That is the short answer. But the details matter enormously because the ACE program is structured differently from most networking certifications you may have encountered, and the engineers who struggle are usually the ones who did not understand what they were getting into before they started.

This guide walks you through every step, from figuring out where to begin to walking out of the exam with your credential. Having trained hundreds of engineers across Singapore, Australia, India, Malaysia, and the wider Asia-Pacific region since 2015, I have seen exactly what works and what does not. This guide reflects that direct experience.

 

What is an Arista Certified Engineer (ACE)?

 

An Arista Certified Engineer is a networking professional who has demonstrated real-world, practical skills in deploying, managing, and automating networks built on Arista’s Extensible Operating System (EOS). The credential is issued by Arista Networks through its official Arista Academy program and validated via hands-on, lab-based exams rather than multiple-choice tests.

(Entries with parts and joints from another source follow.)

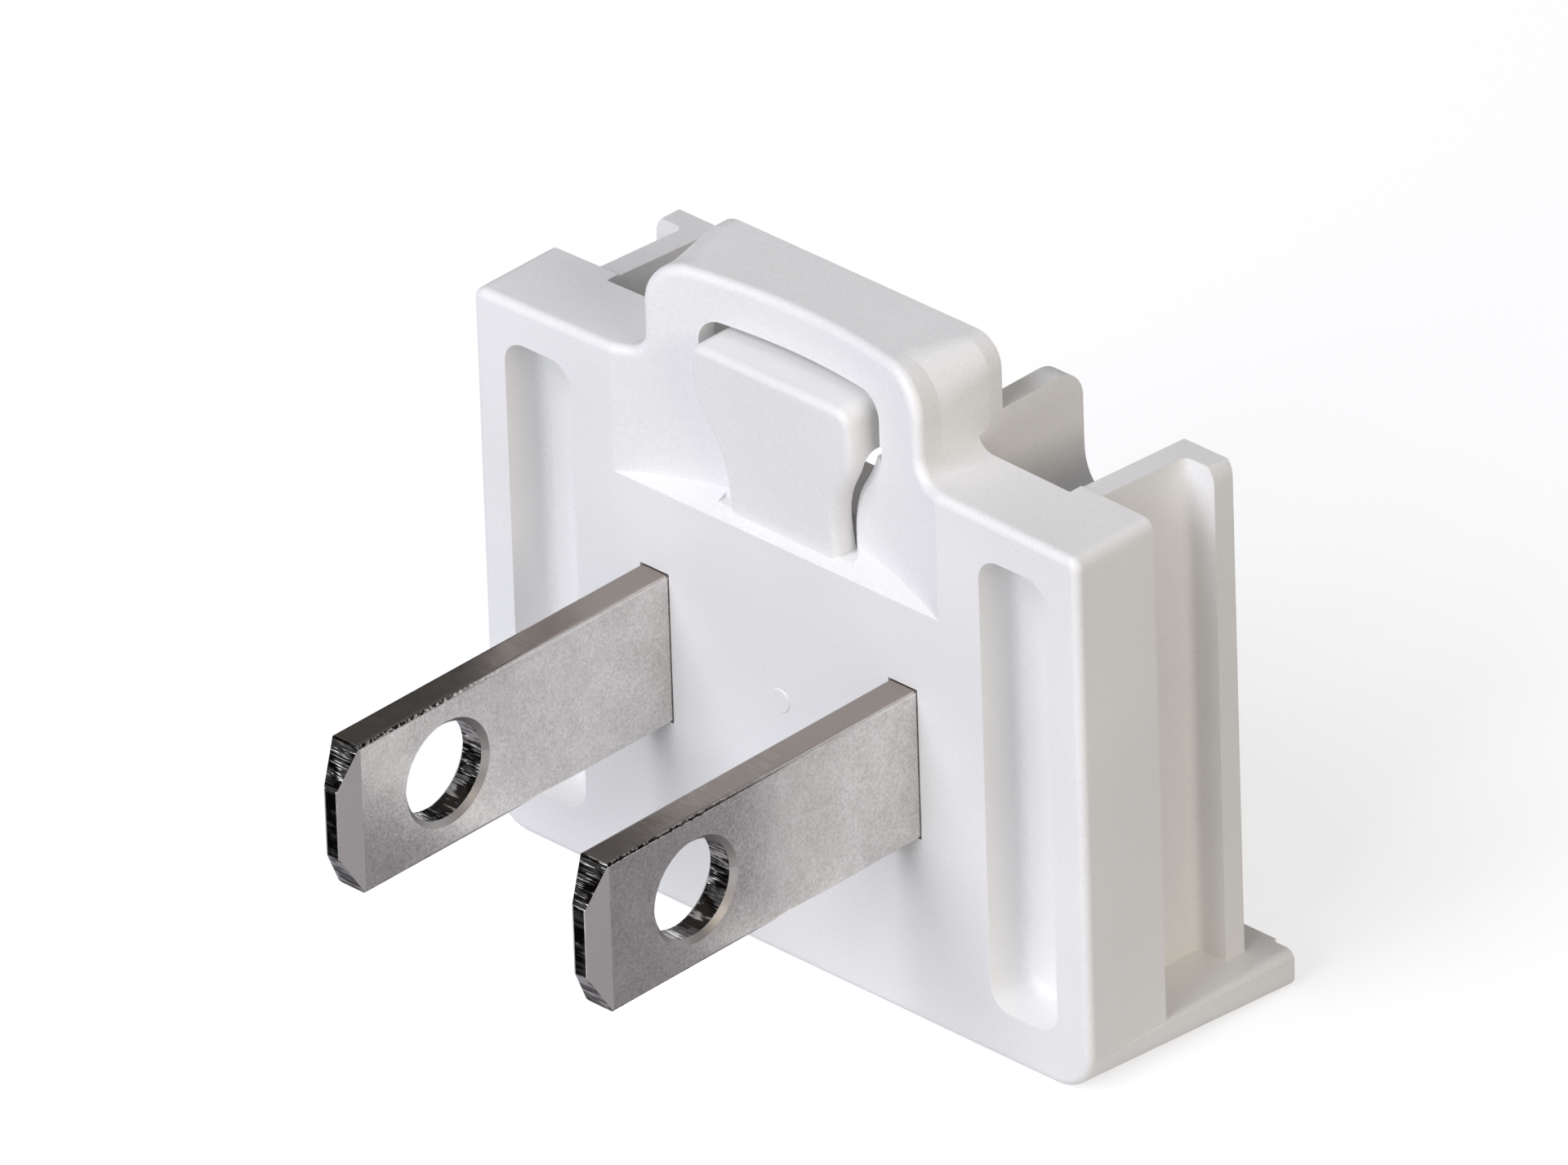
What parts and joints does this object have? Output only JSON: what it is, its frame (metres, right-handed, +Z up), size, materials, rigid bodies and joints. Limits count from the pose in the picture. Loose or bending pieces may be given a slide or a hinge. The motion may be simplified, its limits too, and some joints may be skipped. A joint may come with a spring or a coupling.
{
  "type": "slide-on two-blade plug head",
  "caption": "Slide-on plug head for a wall power supply: a white moulded housing with a latch tongue and rails, and two flat blades.",
  "frame": {"origin": "centre of the foot's underside, which the plug head stands on", "axes": "+X to the right seen from the blades, -Y the way the blades point, +Z up from the foot to the latch"},
  "size_m": [0.0312, 0.0282, 0.0272],
  "materials": {
    "housing": "fine matt white moulding",
    "blades": "satin nickel plate"
  },
  "bodies": {
    "root": {"housing": "housing", "blade_left": "blades", "blade_right": "blades"}
  },
  "joints": []
}
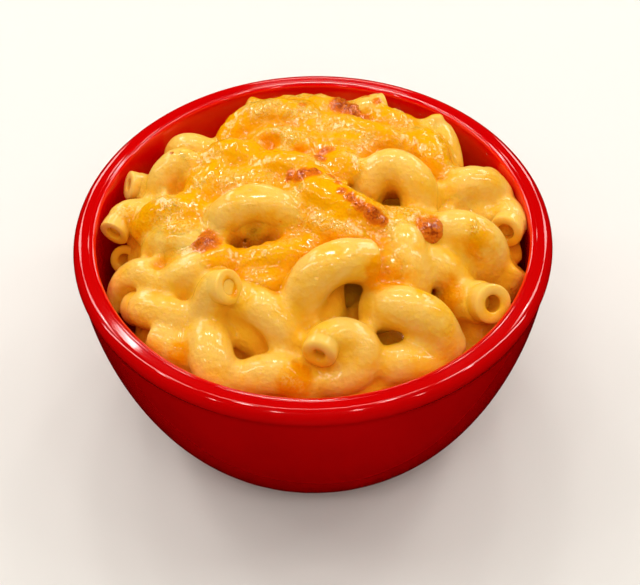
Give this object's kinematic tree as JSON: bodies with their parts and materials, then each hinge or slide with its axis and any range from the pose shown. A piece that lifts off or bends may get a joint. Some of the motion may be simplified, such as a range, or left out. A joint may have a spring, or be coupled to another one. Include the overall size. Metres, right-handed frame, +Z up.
{
  "type": "macaroni cheese in a bowl",
  "caption": "Round glazed bowl with a thick rolled lip, heaped with elbow macaroni under melted, browned cheese.",
  "frame": {"origin": "on the surface it stands on, under the bowl's axis", "axes": "+Z up along the bowl's axis, -Y towards the front, +X to the right seen from the front"},
  "size_m": [0.112, 0.112, 0.0681],
  "materials": {
    "glaze": "glossy red glaze on stoneware",
    "pasta": "cooked pasta with a moist coat of cheese sauce",
    "melted_cheese": "melted cheese, oily and blistered, browned in spots",
    "cheese_sauce": "thick glossy cheese sauce"
  },
  "bodies": {
    "root": {"bowl": "glaze", "macaroni_heap": "pasta"}
  },
  "joints": []
}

The ACE program operates across four certification levels Associate (Level 1), Specialist (Level 3), Professional (Level 5), and Expert (Level 7) each representing a meaningful increase in practical depth and deployment complexity. For a deeper dive into the certification structure itself, see our complete guide to Arista ACE Certification →.

Step 1: Assess Your Current Level Before You Begin

 

The single most common mistake I see engineers make is starting at the wrong point. The ACE program has no mandatory prerequisites you can technically attempt any level at any time but understanding where you sit right now will save you weeks of frustration and money.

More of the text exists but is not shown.